Nach dem Seitenwechsel fuhr Bayer 04, möglicherweise im Gefühl des sicheren Sieges, das Engagement herunter, zunächst ohne den Aufsteiger zu klaren Chancen kommen zu lassen. Das änderte sich erst in der Schlussviertelstunde, als St. Pauli alles nach vorne warf und zum verdienten 1:2 (84./Morgan Guilavogui) kam. Weil Leverkusen bei seinen vielen Kontern fast ausnahmslos Fehlentscheidungen traf und sie allesamt vergab, durften die Hamburger bis zum Schluss hoffen – ehe der Abpfiff Bayer 04 erlöste. „Vielleicht haben wir diese Intensität im Zweikampf, zum Beispiel beim 1:2, vermissen lassen.

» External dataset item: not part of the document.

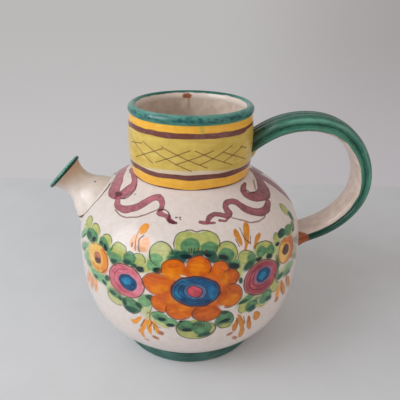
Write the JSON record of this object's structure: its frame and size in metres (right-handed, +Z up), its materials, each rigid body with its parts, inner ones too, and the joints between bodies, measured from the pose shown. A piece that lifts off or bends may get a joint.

Das war zu einfach, ein bisschen soft“, sagte Xabi Alonso. „Die erste Hälfte war gut, die zweite war okay.“
Am Dienstag ist Inter Mailand zu Gast in Leverkusen
Mit Blick auf die beeindruckende Bilanz der letzten beiden englischen Wochen, Leverkusen feierte die fünf Siege binnen 15 Tagen, gab es vom spanischen Double-Trainer keine Kritik nach der unnötig spannenden Schlussphase: Alle drei Tage zu spielen in unserer Situation mit den Verletzten (Victor Boniface, Patrik Schick, Amine Adli, d. Red.) ist nicht einfach. Ich muss den Hut ziehen vor meinen Spielern. Wir haben diese gute Mentalität und diesen Spirit, alles zu geben. Ich habe an den Jungs nichts auszusetzen.“
Schon am Dienstagabend (21 Uhr) bietet sich in der Bay-Arena die Chance auf den sechsten Sieg in Folge. Gegner in der Champions League ist Inter Mailand.